Joshua L. Plotkin
Associate Professor
PhD, UCLA
Center for Molecular Medicine
Office: CMM 534
Lab: CMM 565
Phone: (631) 632-8624 - office
Fax: (631) 632-9603
plotkinlab.com
Training
Josh Plotkin received undergraduate degrees in Biology and Music from the University of Michigan in Ann Arbor. He then attended the University of California, Los Angeles, where he received his PhD in Neuroscience. He was a postdoctoral scholar at UCLA and then at Northwestern University. He joined the faculty of Stony Brook University in 2015, where he is now an assistant professor in the department of Neurobiology and Behavior, and a member of the Center for Affective Neuroscience of Depression and Anxiety (CANDA).
Research Interests/Expertise
At any given moment, our brain is confronted with the daunting task of sorting through a plethora of potential actions that can be performed. Some of these actions are useful and appropriate, and should be green lit. Others are inappropriate, and must be suppressed. The brain has several strategies to streamline this process, one being habit learning- through repetition, the brain can learn to initiate an automatic response based on what has worked in the past and what has not. The inability to properly do this is at the crux of many neurological disorders- perhaps most notably, obsessive compulsive disorder (OCD). Our lab’s research focuses on the part of the brain most intimately associated with this type of action selection and habit learning: the basal ganglia. The major input nucleus of the basal ganglia, the striatum, is charged with receiving massive amounts of information from wildly diverse parts of the brain. The striatum sorts and integrates this synaptic information and then passes it on to the output nuclei of the basal ganglia, which ultimately make a recommendation about which actions should be performed.

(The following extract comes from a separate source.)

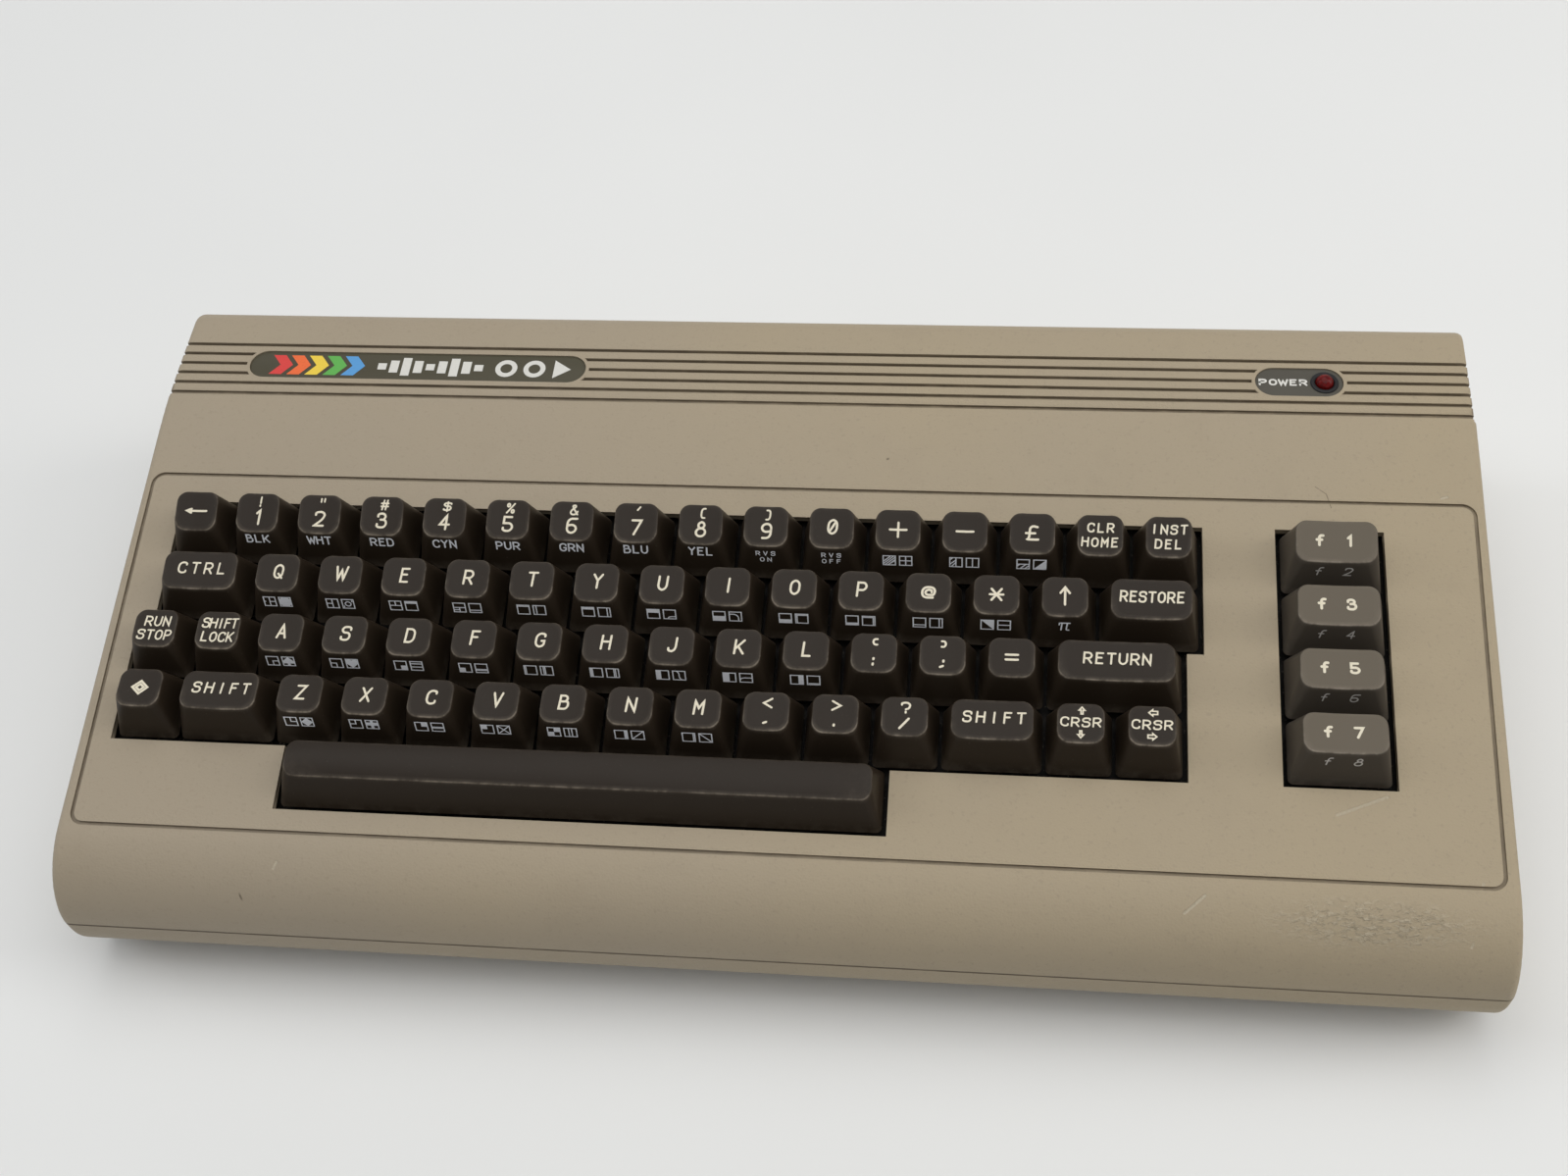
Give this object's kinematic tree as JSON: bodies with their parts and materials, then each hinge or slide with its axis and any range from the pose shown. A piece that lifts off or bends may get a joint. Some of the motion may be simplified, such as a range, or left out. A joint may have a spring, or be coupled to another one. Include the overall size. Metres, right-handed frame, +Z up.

We are interested in understanding how the striatum accomplishes this, and what goes
awry in disease states. We use cutting edge physiological and imaging techniques
to dissect the microcircuitry of the striatum, ask how specific synaptic connections
within this circuit are plastically adjusted to optimize behavior, and determine how
this is altered in neurological disorders such as OCD. To do this, we pair electrophysiological
recordings with 2-photon laser scanning microscopy to record from identified striatal
neurons in genetically altered mice. We probe the local activity of postsynaptic
dendritic sub-regions using 2-photon calcium imaging, and activate individual, visually
identified synapses using 2-photon photolysis of glutamate and optogenetic activation
of specific afferents. The combination of these tools lets us interrogate the striatum
in a way that has traditionally not been possible, and opens exciting new doors to
uncover the underpinnings of disorders such as OCD.